Kini Latif disangka Pasal 12 huruf (a) atau Pasal 12 huruf (b) atau Pasal 11 dan Pasal 12B Undang-Undang Republik Indonesia Nomor 31 Tahun 1999 tentang Pemberantasan Tindak Pidana Korupsi sebagaimana telah diubah dengan Undang-Undang Republik Indonesia Nomor 20 Tahun 2001 tentang Perubahan Atas Undang-Undang Nomor 31 Tahun 1999 tentang Pemberantasan Tindak Pidana Korupsi.

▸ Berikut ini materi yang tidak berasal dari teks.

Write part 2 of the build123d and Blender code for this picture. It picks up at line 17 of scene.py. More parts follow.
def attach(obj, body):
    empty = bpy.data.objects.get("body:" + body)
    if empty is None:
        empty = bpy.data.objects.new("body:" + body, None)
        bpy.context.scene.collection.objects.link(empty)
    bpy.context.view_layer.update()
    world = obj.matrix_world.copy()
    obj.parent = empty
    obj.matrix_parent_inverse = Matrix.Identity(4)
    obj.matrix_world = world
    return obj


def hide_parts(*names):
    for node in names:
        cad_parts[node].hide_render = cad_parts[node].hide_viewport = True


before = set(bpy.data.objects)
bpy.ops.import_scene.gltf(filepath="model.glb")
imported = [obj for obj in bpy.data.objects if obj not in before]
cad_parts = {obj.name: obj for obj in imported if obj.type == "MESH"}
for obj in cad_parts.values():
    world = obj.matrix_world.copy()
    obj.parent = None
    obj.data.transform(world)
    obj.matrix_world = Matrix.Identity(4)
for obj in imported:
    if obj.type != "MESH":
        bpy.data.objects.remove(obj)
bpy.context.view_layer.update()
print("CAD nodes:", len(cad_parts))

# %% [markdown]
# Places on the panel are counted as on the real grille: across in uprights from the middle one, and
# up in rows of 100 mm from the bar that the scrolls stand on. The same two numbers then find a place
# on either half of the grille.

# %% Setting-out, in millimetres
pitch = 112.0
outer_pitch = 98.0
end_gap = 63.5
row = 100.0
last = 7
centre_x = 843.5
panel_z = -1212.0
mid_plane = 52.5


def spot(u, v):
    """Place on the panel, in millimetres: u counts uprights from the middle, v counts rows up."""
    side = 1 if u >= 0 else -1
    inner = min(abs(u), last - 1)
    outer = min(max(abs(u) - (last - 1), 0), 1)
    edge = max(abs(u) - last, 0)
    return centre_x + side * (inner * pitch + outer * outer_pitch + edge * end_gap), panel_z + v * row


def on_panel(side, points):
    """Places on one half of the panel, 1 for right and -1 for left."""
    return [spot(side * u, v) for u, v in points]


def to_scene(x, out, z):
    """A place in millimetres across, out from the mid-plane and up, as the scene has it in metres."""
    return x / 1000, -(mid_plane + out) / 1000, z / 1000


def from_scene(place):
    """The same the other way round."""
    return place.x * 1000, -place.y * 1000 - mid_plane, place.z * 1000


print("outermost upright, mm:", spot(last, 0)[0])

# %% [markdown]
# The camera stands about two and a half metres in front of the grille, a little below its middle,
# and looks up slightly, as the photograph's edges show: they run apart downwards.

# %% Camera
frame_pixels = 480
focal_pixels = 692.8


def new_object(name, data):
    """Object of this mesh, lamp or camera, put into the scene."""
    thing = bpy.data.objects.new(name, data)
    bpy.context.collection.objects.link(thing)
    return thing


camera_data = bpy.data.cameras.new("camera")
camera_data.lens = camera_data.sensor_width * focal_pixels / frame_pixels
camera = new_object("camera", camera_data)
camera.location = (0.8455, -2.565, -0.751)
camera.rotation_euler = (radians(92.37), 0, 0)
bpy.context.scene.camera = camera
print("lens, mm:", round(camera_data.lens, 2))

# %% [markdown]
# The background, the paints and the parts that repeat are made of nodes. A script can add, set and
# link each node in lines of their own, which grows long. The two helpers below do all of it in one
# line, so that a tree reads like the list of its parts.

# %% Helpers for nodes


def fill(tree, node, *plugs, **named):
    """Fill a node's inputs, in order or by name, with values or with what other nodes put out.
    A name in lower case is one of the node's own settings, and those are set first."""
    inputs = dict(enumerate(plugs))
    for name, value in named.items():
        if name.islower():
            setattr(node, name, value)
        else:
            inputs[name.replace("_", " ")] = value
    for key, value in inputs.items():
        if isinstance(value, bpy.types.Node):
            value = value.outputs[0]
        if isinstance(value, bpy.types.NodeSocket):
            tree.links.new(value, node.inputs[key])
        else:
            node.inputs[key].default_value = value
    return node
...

Sedangkan, lima tersangka lainnya disangka melanggar Pasal Pasal 5 ayat 1 huruf a atau Pasal 5 ayat 1 huruf b atau Pasal 13 Undang-Undang Republik Indonesia Nomor 31 Tahun 1999 tentang Pemberantasan Tindak Pidana Korupsi sebagaimana telah diubah dengan Undang-Undang Republik Indonesia Nomor 20 Tahun 2001 tentang Perubahan Atas Undang-Undang Nomor 31 Tahun 1999 tentang Pemberantasan Tindak Pidana Korupsi Korupsi Jo Pasal 55 ayat 1 ke 1 KUHP.
KPK pimpinan Firli bertekad melawan semua jenis korupsi. Masyarakat harus paham, korupsi membusukkan sistem pemerintahan pusat dan daerah. Koruptor berpikir: Untuk dapat duit, bayar dengan duit.